The Supreme Court had long ago ruled that stop-and-frisks were constitutionally permissible under certain conditions, and Judge Scheindlin stressed that she was “not ordering an end to the practice.” But she said that changes were needed to ensure that the street stops were carried out in a manner that “protects the rights and liberties of all New Yorkers, while still providing much needed police protection.”
The judge found that the New York police were too quick to deem as suspicious behavior that was perfectly innocent, in effect watering down the legal standard required for a stop.
“Blacks are likely targeted for stops based on a lesser degree of objectively founded suspicion than whites,” she wrote.
She found that in their zeal to identify concealed weapons, officers sometimes stopped people on the grounds that the officer observed a bulge in the person’s pocket; often it turned out that the bulge was caused not by a gun but by a wallet.
“The outline of a commonly carried object such as a wallet or cellphone does not justify a stop or frisk, nor does feeling such an object during a frisk justify a search,” she ruled.
She emphasized what she called the “human toll of unconstitutional stops,” noting that some of the plaintiffs testified that their encounters with the police left them feeling that they did not belong in certain areas of the cities. She characterized each stop as “a demeaning and humiliating experience.”
“If officers believe that the behavior described above constitutes furtive movement that justifies a stop, then it is no surprise that stops so rarely produce evidence of criminal activity,” Judge Scheindlin wrote.She found that in their zeal to identify concealed weapons, officers sometimes stopped people on the grounds that the officer observed a bulge in the person’s pocket; often it turned out that the bulge was caused not by a gun but by a wallet.
“The outline of a commonly carried object such as a wallet or cellphone does not justify a stop or frisk, nor does feeling such an object during a frisk justify a search,” she ruled.
She emphasized what she called the “human toll of unconstitutional stops,” noting that some of the plaintiffs testified that their encounters with the police left them feeling that they did not belong in certain areas of the city. She characterized each stop as “a demeaning and humiliating experience.”
“No one should live in fear of being stopped whenever he leaves his home to go about the activities of daily life,” the judge wrote.
One of the plaintiffs in the case, Lalit Clarkson, 31, a union organizer, said after the ruling that “the stop-and-frisk policy criminalizes a whole race and community of people, just for going to work, going to get some food, going on a train to go downtown.”
The decision, he said, represents the legal system’s validation of what the black community has known for a long time: that the stop-and-frisk practice relies on racial profiling.

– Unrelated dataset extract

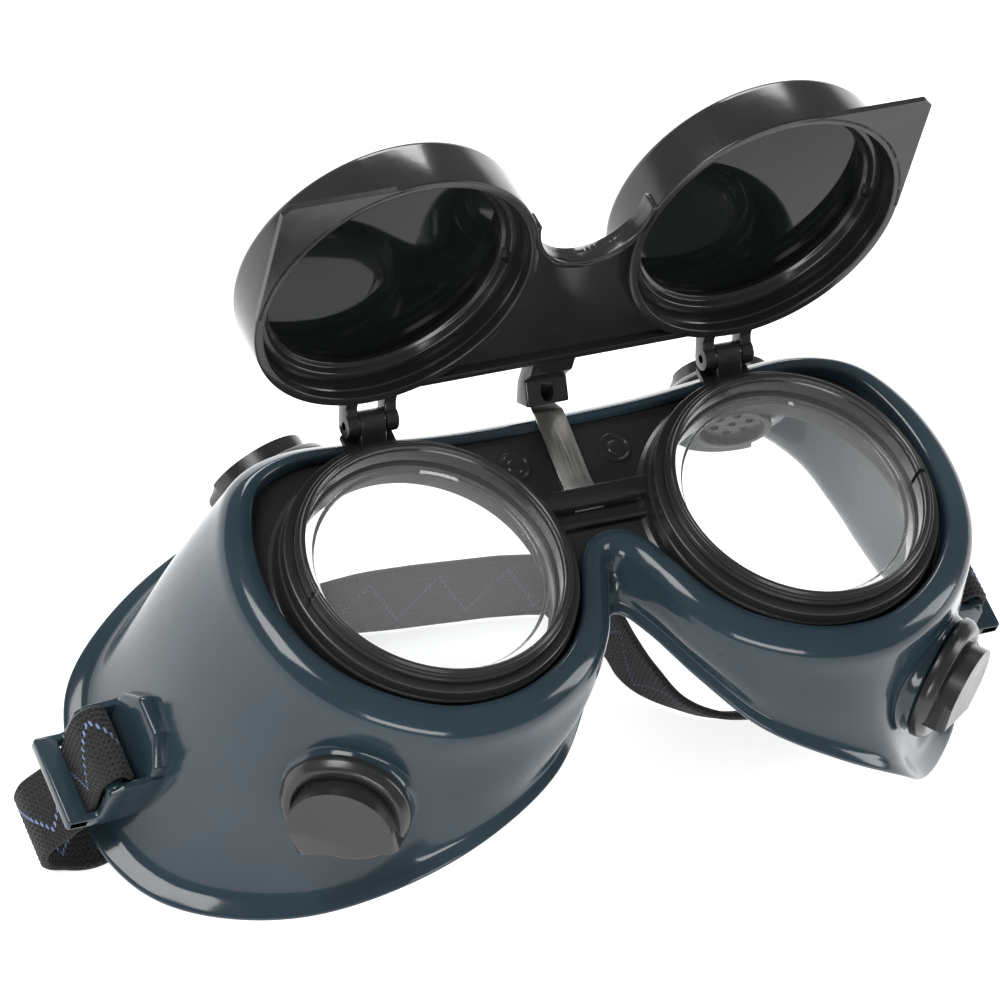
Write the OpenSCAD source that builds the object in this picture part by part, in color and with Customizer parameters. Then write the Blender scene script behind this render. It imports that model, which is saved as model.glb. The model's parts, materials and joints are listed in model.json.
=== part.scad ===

“What we know, in our community, to be the truth, has never before gone through a massive legal process” and been “shown, point by point, step by step” to be true, he said.
The judge’s ruling, in Floyd v. City of New York, a 2008 class-action lawsuit that represents the broadest legal challenge to the department’s practices, follows a two-month nonjury trial in Federal District Court in Manhattan earlier this year. Her decision cites testimony of about a dozen black or biracial men and one woman who described being stopped, as well as the conclusions of statistical experts who studied police paperwork describing some 4.43 million stops between 2004 and the middle of 2012.
But the stops were not the end of the problem, Judge Scheindlin found. After officers stopped people, they often conducted frisks for weapons, or searched the subjects’ pockets for contraband, like drugs, without any legal grounds for doing so. Also, she found that during police stops, blacks and Hispanics “were more likely to be subjected to the use of force than whites, despite the fact that whites are more likely to be found with weapons or contraband.”
About 83 percent of the stops between 2004 and 2012 involved blacks and Hispanics, even though those two demographics make up just slightly more than 50 percent of the city’s residents. Mr. Bloomberg and Mr. Kelly have explained that disparity by saying it mirrored the disproportionate percentage of crimes committed by young minority men. But Judge Scheindlin dismissed the Police Department’s rationale.
“This might be a valid comparison if the people stopped were criminals,” Judge Scheindlin wrote, explaining that there was significant evidence that the people being stopped were not criminals. “To the contrary, nearly 90 percent of the people stopped are released without the officer finding any basis for a summons or arrest.”
Rather, Judge Scheindlin found, the stops overwhelmingly involved minority men because police commanders had come to see them as “the right people” to stop.
“It is impermissible to subject all members of a racially defined group to heightened police enforcement because some members of that group are criminals,” she wrote.
Mr. Bloomberg pledged that lawyers for the city, in its expected appeal to the United States Court of Appeals for the Second Circuit, would argue that the judge was biased against the police. As evidence, he cited the fact that the judge, who has overseen numerous stop-and-frisk cases over the last decade, had encouraged the plaintiffs to steer the Floyd case into her courtroom by marking it as related to an earlier case she had overseen.
The mayor said the judge did “not understand how policing works,” and had misinterpreted what the Constitution allowed.